De EU-begroting financiert Europese programma's die in de lidstaten zelf worden uitgevoerd.

In België profiteren elk jaar vele studenten, kunstenaars, landbouwers, onderzoekers, ondernemers, enz. maar ook steden, regio's en non-profitorganisaties op die manier van Europese steun. Hier zijn enkele voorbeelden:

  • Het Erasmus+-programma subsidieert projecten op het gebied van onderwijs, opleiding, jeugd en sport. België neemt deel sinds 1987. Zo ontvingen in 2018 bijna 23 800 Belgen een Erasmus+-beurs om in het buitenland te studeren of een opleiding te volgen.
  • Het programma Creatief Europa steunt projecten in de culturele en audiovisuele sector. Zo steunt het i-Portunus-initiatief mobiliteitsprojecten en grensoverschrijdende samenwerkingsverbanden voor kunstenaars.
  • Horizon Europa is het vlaggenschipprogramma van de EU voor onderzoek en innovatie voor de periode 2021-2027. Het steunt projecten op uiteenlopende gebieden als gezondheid, milieu, technologie, landbouw, energie, enz. Het is een zeer belangrijk programma voor België, dat bekend staat om de uitmuntendheid van zijn onderzoekers en onderzoeks- en innovatie-instituten, maar ook om de innovatiekracht van zijn bedrijven.
  • Enkele honderden Belgische gemeenten nemen deel aan het WIFI4EU-programma, dat voor iedereen gratis wifi in de openbare ruimte promoot.
  • De EU steunt ook de ontwikkeling van steden en regio's via de Europese structuur- en investeringsfondsen. Zo heeft de EU voor de periode tussen 2014 en 2020 ongeveer 3,3 miljard euro in België geïnvesteerd, in tal van projecten.

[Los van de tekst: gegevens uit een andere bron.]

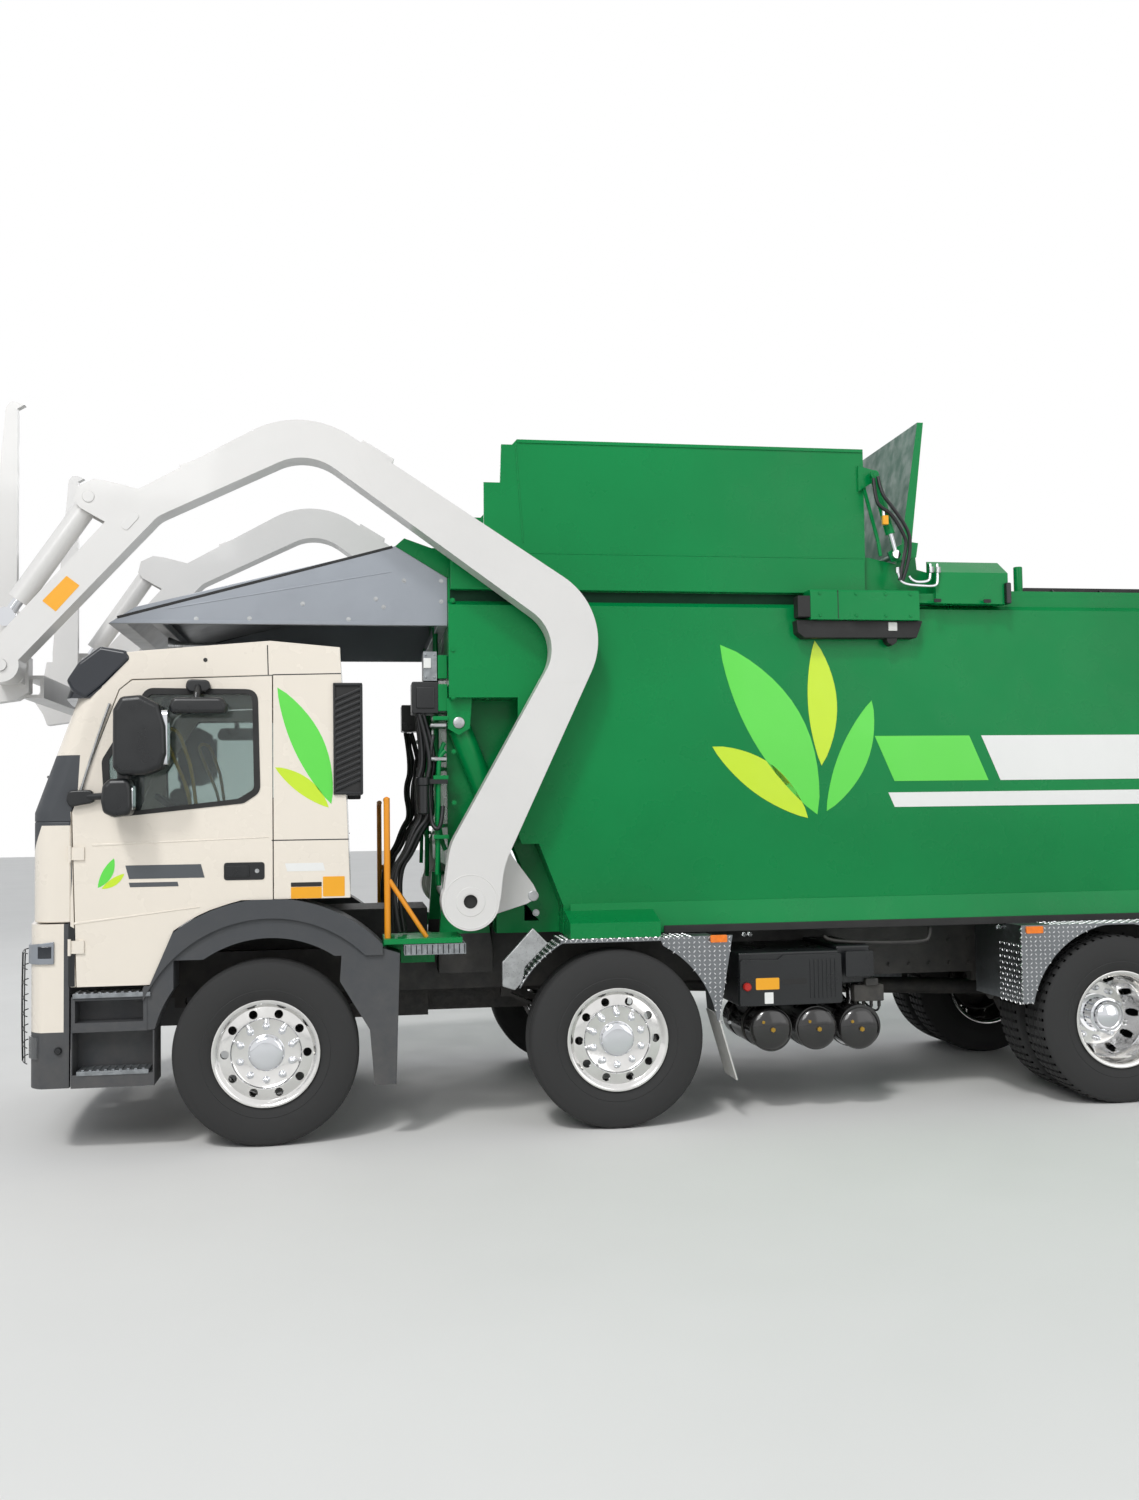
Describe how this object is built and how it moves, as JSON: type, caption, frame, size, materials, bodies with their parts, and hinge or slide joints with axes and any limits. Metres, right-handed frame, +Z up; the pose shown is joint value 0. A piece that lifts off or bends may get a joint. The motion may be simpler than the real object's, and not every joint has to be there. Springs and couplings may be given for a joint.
{
  "type": "front loading garbage truck",
  "caption": "Four-axle garbage truck with front lift arms and forks, a hopper with a folding board, a cab canopy and a sliding packer panel.",
  "frame": {"origin": "on the ground under the middle of the whole truck", "axes": "+X forward, +Y to the left, +Z up"},
  "size_m": [10.29, 2.96, 4.28],
  "materials": {
    "cab_paint": "gloss cream enamel",
    "body_paint": "gloss green enamel",
    "arm_paint": "gloss white enamel",
    "canopy_metal": "silver grey enamel",
    "frame_paint": "black chassis paint",
    "cylinder_paint": "green enamel",
    "chrome_rod": "hard chrome",
    "dark_plastic": "grained dark grey plastic",
    "tank_paint": "gloss black",
    "lamp_lens": "clear lens",
    "glass": "tinted safety glass",
    "seat_fabric": "woven seat cloth",
    "flap_rubber": "moulded rubber",
    "polished_alloy": "polished tread plate",
    "safety_orange": "orange enamel",
    "tyre_rubber": "tyre rubber",
    "wheel_alloy": "polished forged alloy"
  },
  "bodies": {
    "chassis": {"chassis_frame": "frame_paint", "powertrain": "frame_paint", "axles_and_springs": "frame_paint", "cab_shell": "cab_paint", "cab_front_panel": "cab_paint", "windscreen": "glass", "sun_visor": "dark_plastic", "front_bumper": "dark_plastic", "head_lamps": "lamp_lens", "cab_arches": "dark_plastic", "seats": "seat_fabric", "dashboard": "dark_plastic", "air_intakes": "dark_plastic", "canopy": "canopy_metal", "body_shell": "body_paint", "side_boxes": "body_paint", "rubber_stops_and_flaps": "flap_rubber", "fenders": "polished_alloy", "battery_boxes": "dark_plastic", "tanks": "tank_paint", "exhaust": "frame_paint", "arm_towers": "body_paint", "grab_rails": "safety_orange"},
    "lift_arms": {"lift_arms": "arm_paint"},
    "forks": {"forks": "arm_paint"},
    "lid": {"hopper_lid": "body_paint"},
    "tailgate": {"tailgate": "body_paint"},
    "packer": {"packer_panel": "body_paint"},
    "lift_barrels": {"lift_cylinder_barrels": "cylinder_paint"},
    "lift_rods": {"lift_cylinder_rods": "chrome_rod"},
    "fork_barrels": {"fork_cylinder_barrels": "arm_paint"},
    "fork_rods": {"fork_cylinder_rods": "chrome_rod"},
    "lid_barrels": {"lid_cylinder_barrels": "cylinder_paint"},
    "lid_rods": {"lid_cylinder_rods": "chrome_rod"},
    "door_left": {"door_left": "cab_paint", "door_glass_left": "glass", "mirror_left": "dark_plastic"},
    "knuckle_1_left": {"knuckle_1_left": "frame_paint"},
    "wheel_1_left": {"tyre_1_left": "tyre_rubber", "rim_1_left": "wheel_alloy"},
    "knuckle_2_left": {"knuckle_2_left": "frame_paint"},
    "wheel_2_left": {"tyre_2_left": "tyre_rubber", "rim_2_left": "wheel_alloy"},
    "wheel_3_left": {"twin_tyres_3_left": "tyre_rubber", "twin_rims_3_left": "wheel_alloy"},
    "wheel_4_left": {"twin_tyres_4_left": "tyre_rubber", "twin_rims_4_left": "wheel_alloy"},
    "door_right": {"door_right": "cab_paint", "door_glass_right": "glass", "mirror_right": "dark_plastic"},
    "knuckle_1_right": {"knuckle_1_right": "frame_paint"},
    "wheel_1_right": {"tyre_1_right": "tyre_rubber", "rim_1_right": "wheel_alloy"},
    "knuckle_2_right": {"knuckle_2_right": "frame_paint"},
    "wheel_2_right": {"tyre_2_right": "tyre_rubber", "rim_2_right": "wheel_alloy"},
    "wheel_3_right": {"twin_tyres_3_right": "tyre_rubber", "twin_rims_3_right": "wheel_alloy"},
    "wheel_4_right": {"twin_tyres_4_right": "tyre_rubber", "twin_rims_4_right": "wheel_alloy"}
  },
  "joints": [
    {"name": "arm_lift", "type": "hinge", "parent": "chassis", "child": "lift_arms", "pos_m": [2.307, 0, 1.331], "axis": [0, -1, 0], "range_deg": [-37, 60]},
    {"name": "fork_tilt", "type": "hinge", "parent": "lift_arms", "child": "forks", "pos_m": [4.867, 0, 2.683], "axis": [0, -1, 0], "range_deg": [-75, 0]},
    {"name": "lid_hinge", "type": "hinge", "parent": "chassis", "child": "lid", "pos_m": [-0.475, 0, 3.44], "axis": [0, -1, 0], "range_deg": [-97, 0]},
    {"name": "tailgate_hinge", "type": "hinge", "parent": "chassis", "child": "tailgate", "pos_m": [-4.665, 0, 3.25], "axis": [0, 1, 0], "range_deg": [0, 80]},
    {"name": "packer_slide", "type": "slide", "parent": "chassis", "child": "packer", "axis": [-1, 0, 0], "range_m": [0, 1.9]},
    {"name": "door_left_hinge", "type": "hinge", "parent": "chassis", "child": "door_left", "pos_m": [4.501, 1.24, 1.7], "axis": [0, 0, -1], "range_deg": [0, 70]},
    {"name": "door_right_hinge", "type": "hinge", "parent": "chassis", "child": "door_right", "pos_m": [4.501, -1.24, 1.7], "axis": [0, 0, 1], "range_deg": [0, 70]},
    {"name": "steer_1_left", "type": "hinge", "parent": "chassis", "child": "knuckle_1_left", "pos_m": [3.455, 0.93, 0.515], "axis": [0, 0, 1], "range_deg": [-36, 36]},
    {"name": "roll_1_left", "type": "hinge", "parent": "knuckle_1_left", "child": "wheel_1_left", "pos_m": [3.455, 1.1, 0.515], "axis": [0, 1, 0], "continuous": true},
    {"name": "steer_1_right", "type": "hinge", "parent": "chassis", "child": "knuckle_1_right", "pos_m": [3.455, -0.93, 0.515], "axis": [0, 0, 1], "range_deg": [-36, 36]},
    {"name": "roll_1_right", "type": "hinge", "parent": "knuckle_1_right", "child": "wheel_1_right", "pos_m": [3.455, -1.1, 0.515], "axis": [0, 1, 0], "continuous": true},
    {"name": "steer_2_left", "type": "hinge", "parent": "chassis", "child": "knuckle_2_left", "pos_m": [1.46, 0.93, 0.515], "axis": [0, 0, 1], "range_deg": [-24, 24]},
    {"name": "roll_2_left", "type": "hinge", "parent": "knuckle_2_left", "child": "wheel_2_left", "pos_m": [1.46, 1.1, 0.515], "axis": [0, 1, 0], "continuous": true},
    {"name": "steer_2_right", "type": "hinge", "parent": "chassis", "child": "knuckle_2_right", "pos_m": [1.46, -0.93, 0.515], "axis": [0, 0, 1], "range_deg": [-24, 24]},
    {"name": "roll_2_right", "type": "hinge", "parent": "knuckle_2_right", "child": "wheel_2_right", "pos_m": [1.46, -1.1, 0.515], "axis": [0, 1, 0], "continuous": true},
    {"name": "roll_3_left", "type": "hinge", "parent": "chassis", "child": "wheel_3_left", "pos_m": [-1.695, 0.925, 0.515], "axis": [0, 1, 0], "continuous": true},
    {"name": "roll_3_right", "type": "hinge", "parent": "chassis", "child": "wheel_3_right", "pos_m": [-1.695, -0.925, 0.515], "axis": [0, 1, 0], "continuous": true},
    {"name": "roll_4_left", "type": "hinge", "parent": "chassis", "child": "wheel_4_left", "pos_m": [-3.065, 0.925, 0.515], "axis": [0, 1, 0], "continuous": true},
    {"name": "roll_4_right", "type": "hinge", "parent": "chassis", "child": "wheel_4_right", "pos_m": [-3.065, -0.925, 0.515], "axis": [0, 1, 0], "continuous": true},
    {"name": "lift_barrel_swing", "type": "hinge", "parent": "chassis", "child": "lift_barrels", "pos_m": [2.345, 0, 2.374], "axis": [0, -1, 0], "range_deg": [-5.2, 8.3]},
    {"name": "lift_rod_slide", "type": "slide", "parent": "lift_barrels", "child": "lift_rods", "axis": [-0.3652, 0, -0.9309], "range_m": [-0.1974, 0.3188]},
    {"name": "fork_barrel_swing", "type": "hinge", "parent": "lift_arms", "child": "fork_barrels", "pos_m": [4.408, 0, 3.622], "axis": [0, -1, 0], "range_deg": [-0.2, 8.45]},
    {"name": "fork_rod_slide", "type": "slide", "parent": "fork_barrels", "child": "fork_rods", "axis": [0.5604, 0, -0.8282], "range_m": [-0.002, 0.311]},
    {"name": "lid_barrel_swing", "type": "hinge", "parent": "chassis", "child": "lid_barrels", "pos_m": [-0.23, 0, 3.895], "axis": [0, -1, 0], "range_deg": [-12.08, 0.2]},
    {"name": "lid_rod_slide", "type": "slide", "parent": "lid_barrels", "child": "lid_rods", "axis": [-0.254, 0, -0.9672], "range_m": [-0.002, 0.1456]}
  ],
  "couplings": [
    {"joint": "steer_1_right", "follows": "steer_1_left", "ratio": 1},
    {"joint": "steer_2_left", "follows": "steer_1_left", "ratio": 0.66},
    {"joint": "steer_2_right", "follows": "steer_1_left", "ratio": 0.66},
    {"joint": "lift_barrel_swing", "follows": "arm_lift", "ratio": 0.135},
    {"joint": "lift_rod_slide", "follows": "arm_lift", "m_per_rad": 0.30252},
    {"joint": "fork_barrel_swing", "follows": "fork_tilt", "ratio": -0.11},
    {"joint": "fork_rod_slide", "follows": "fork_tilt", "m_per_rad": -0.23606},
    {"joint": "lid_barrel_swing", "follows": "lid_hinge", "ratio": 0.1225},
    {"joint": "lid_rod_slide", "follows": "lid_hinge", "m_per_rad": -0.084798}
  ]
}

Beheer van de EU-begroting

De EU-begroting wordt regelmatig gecontroleerd om fraude te voorkomen en ervoor te zorgen dat elke geïnvesteerde euro meerwaarde oplevert voor de Europese burgers. De Europese Commissie werkt op dit gebied nauw samen met de EU-landen. De nationale autoriteiten en de Europese Commissie kwijten zich namelijk samen van ongeveer driekwart van de begrotingsuitgaven (gedeeld beheer).

Als EU-middelen verkeerd zijn besteed (onregelmatigheden, fraude, enz.), eist de Europese Commissie van de begunstigden dat zij de geïnvesteerde middelen terugvorderen of herbestemmen. In 2017 werd 2,8 miljard euro van de totale door de EU vastgelegde investeringen teruggevorderd of een andere bestemming gegeven.

Ten slotte besteedt de EU slechts 6% van haar begroting aan haar administratie (salarissen en pensioenen van EU-ambtenaren, scholen voor hun kinderen, onderhoud van administratieve gebouwen, enzovoort). Aangezien België bovendien de zetel is van verschillende Europese instellingen, wordt een deel van dit geld door Europese ambtenaren opnieuw in de plaatselijke economie geïnjecteerd.